BBC News's head of statistics, Robert Cuffe, was on Newswatch this week. Here's a transcript:
Samira Ahmed: Well, the man whose job it is to guide and advise the BBC's journalists on questions like these is Robert Cuffe, who is head of statistics for BBC News, and he joins me now from our newsroom camera upstairs here at New Broadcasting House. Thank you for coming on Newswatch. Can we start with all the different numbers being cited in stories about testing? There are the numbers of tests that can be done in theory, the number of tests being done, and the number of tests done actually processed. Which is the most important one to use in new stories, do you think?
Robert Cuffe: Well, at the moment the story really is about the gap between demand and supply, and we don't really have good stats on demand. We know the supply. We know the number of tests that are reported everyday that come back with results, and we know the capacity that the labs say they have, and those two are pretty much bumping one up against the other. So it suggests that the system is pretty tight. And when not all tests arrive evenly spread through the week or across the country, that is going to lead to some of the problems that we have been seeing. But we can't tell just how bad the problem is. Like a lot of the coronavirus stories we are trying to piece together what feels to be honest like a jigsaw with pieces from many different boxes.
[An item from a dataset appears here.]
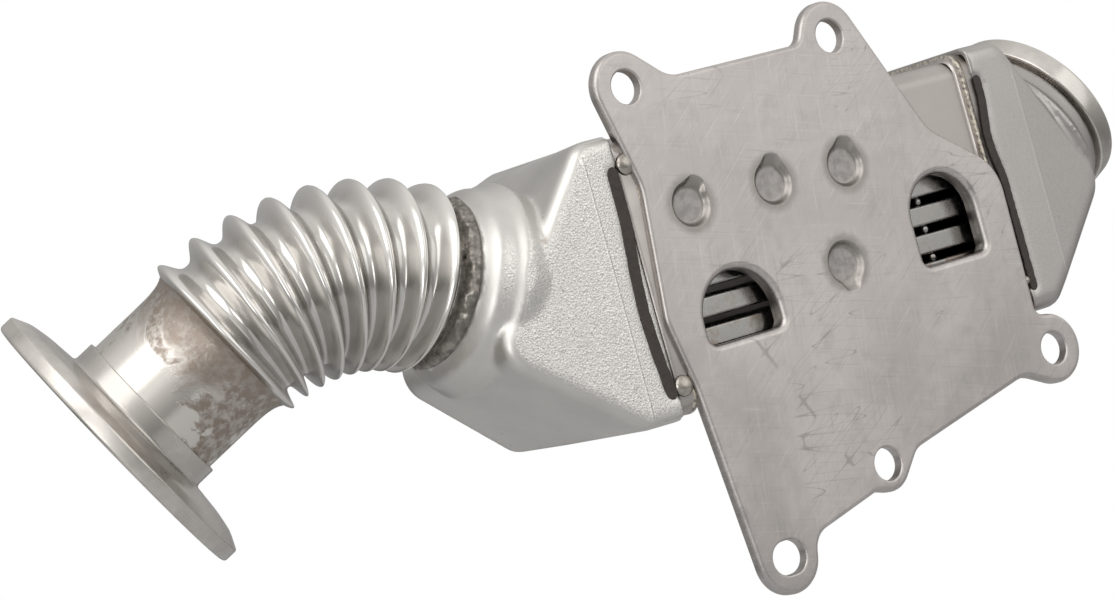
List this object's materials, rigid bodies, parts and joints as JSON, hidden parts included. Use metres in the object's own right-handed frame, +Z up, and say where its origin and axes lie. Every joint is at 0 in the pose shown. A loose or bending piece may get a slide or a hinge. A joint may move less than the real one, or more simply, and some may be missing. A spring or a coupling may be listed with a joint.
{
  "type": "egr cooler",
  "caption": "Exhaust gas recirculation cooler: flat-tube core on a stamped mounting plate with coolant ports, wedge hoods, bent bellows and turned inlet flange.",
  "frame": {"origin": "on the mounting face of the plate, at the middle of the tube core", "axes": "+X along the gas path from inlet to outlet, -Y out of the mounting face, +Z up across the tubes"},
  "size_m": [0.328, 0.0908, 0.144],
  "materials": {
    "plate_steel": "satin, finely scratched",
    "shell_steel": "satin rolled sheet",
    "tube_steel": "smooth rolled sheet",
    "hood_steel": "fine blasted grain",
    "bellows_steel": "polished",
    "turned_steel": "turned, heat stained at the neck",
    "braze": "matt dark brown",
    "weld": "rough weld bead"
  },
  "bodies": {
    "root": {"mounting_plate": "plate_steel", "shell_cover": "shell_steel", "shell_tray": "shell_steel", "inlet_header": "shell_steel", "outlet_header": "shell_steel", "gas_tube_1": "tube_steel", "gas_tube_2": "tube_steel", "gas_tube_3": "tube_steel", "gas_tube_4": "tube_steel", "gas_tube_5": "tube_steel", "gas_tube_6": "tube_steel", "gas_tube_7": "tube_steel", "gas_tube_8": "tube_steel", "tube_fin_1": "tube_steel", "tube_fin_2": "tube_steel", "tube_fin_3": "tube_steel", "tube_fin_4": "tube_steel", "tube_fin_5": "tube_steel", "tube_fin_6": "tube_steel", "tube_fin_7": "tube_steel", "tube_fin_8": "tube_steel", "inlet_hood": "hood_steel", "outlet_hood": "hood_steel", "bellows": "bellows_steel", "inlet_flange": "turned_steel", "neck_pipe": "turned_steel", "outlet_ring": "turned_steel", "inlet_braze_seam": "braze", "outlet_braze_seam": "braze", "bellows_weld": "weld", "tack_weld_upper": "weld", "tack_weld_lower": "weld", "tack_weld_outlet": "weld"}
  },
  "joints": []
}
Samira Ahmed: OK. Now, we have seen a significant rise in the number of positive cases of the virus, and that is partly because of much more testing. But doesn't that mean that the graphs that we have been using for months tracking the rise and fall of infection numbers since March [have] become a bit meaningless?
Robert Cuffe: They can be if they are not used correctly. It is certainly true to say that we have gone through three phases. If you think back to March or April, where testing was limited to people maybe only in hospital, it was very, very severely constrained, and then we move through the summer and testing was largely available to anyone who asked for it and everyone was encouraged to go for tests, through the situation we have been reporting this week when we are starting to see constraints come through again, albeit not quite as, nowhere near as tight as they were earlier in the year. Those are three different phases, and to say that the number of confirmed cases on a given day means the same thing in those phases is probably not helpful, and that is why in the charts that we use to display those figures we are putting a break down the middle to illustrate those different eras that we have been through. But I still think it is useful to show the full history.
Samira Ahmed: Another issue that viewers raise, in August the government changed the way that it calculates deaths from Covid-19. So now it is counting all deaths within 28 days of a positive test. But this fails to include those of course who might have died of Covid-19 more than 28 days after a test, and, on the other hand, it does include those who died in unrelated ways, who happen to have had a positive test. So again, it doesn't seem to be a very satisfactory statistic, does it?
Robert Cuffe: I think every statistic has weaknesses, and we've just got to pick the right horse for the right course. So if you want to have a more nuanced judgement of whether a death was caused by coronavirus you could look at the death certificate and whether the registering doctor thought that was one of the underlying causes, or the direct cause of the death. But that takes up to two weeks before those numbers come out. Now, we do report them, so we are reporting both sets of figures, and there is a big difference between the totals. So there have been about 42,000 of the deaths within 28 days of a positive test, and about 56,000 mentions of coronavirus on death certificates, so those are big gaps. It is clear that the 28 day number, the number we hear every day, is missing a large part of the death toll but it is much more useful for telling us in a timely way what the trends are. So you don't want to wait when we think about an epidemic that can grow very, very quickly, you don't want to wait two weeks before you start to make decisions about the deaths that are helping you to understand what else is going on elsewhere.
Samira Ahmed: One of the things you have made clear is that you feel BBC journalists need to contextualise, and that often means using different statistics and then explaining why they are different. But, of course, in headlines in particular, and short summaries, it can feel like we're giving a very simple story, things are going up or things are going down. It is not satisfactory, is it?
Robert Cuffe: It is very difficult to summarise the coronavirus epidemic in a simple number. That is certainly the case. But I'm not sure that should be surprising. I'm not sure anything in life boils down to one question that can be answered very simply. It is really across the news and within the details of a story that we can really tell the whole detail of what is going on and put that picture together.
Samira Ahmed: What is really interesting, Robert, is that clearly the BBC is coming up with some of its own statistics based on the data out there. Some viewers feel that the BBC has been taking government data too much on trust and we should do less of that and more of coming up with the BBC's own calculations.
Robert Cuffe: I don't think that you need to build data from scratch in order to analyse, interpret or challenge the use of particular statistics. Certainly where the story justifies it, we will scrape the website, we will do the survey, we will send in the Freedom of Information request, but I don't think it makes sense for the BBC to start trying to calculate GDP or to conduct a census. So when we get in those statistics that come from government, it is our job really to understand what is the strongest thing that can be said with them, what is the correct use to which they could be put.
Samira Ahmed: Robert Cuffe, thank you so much.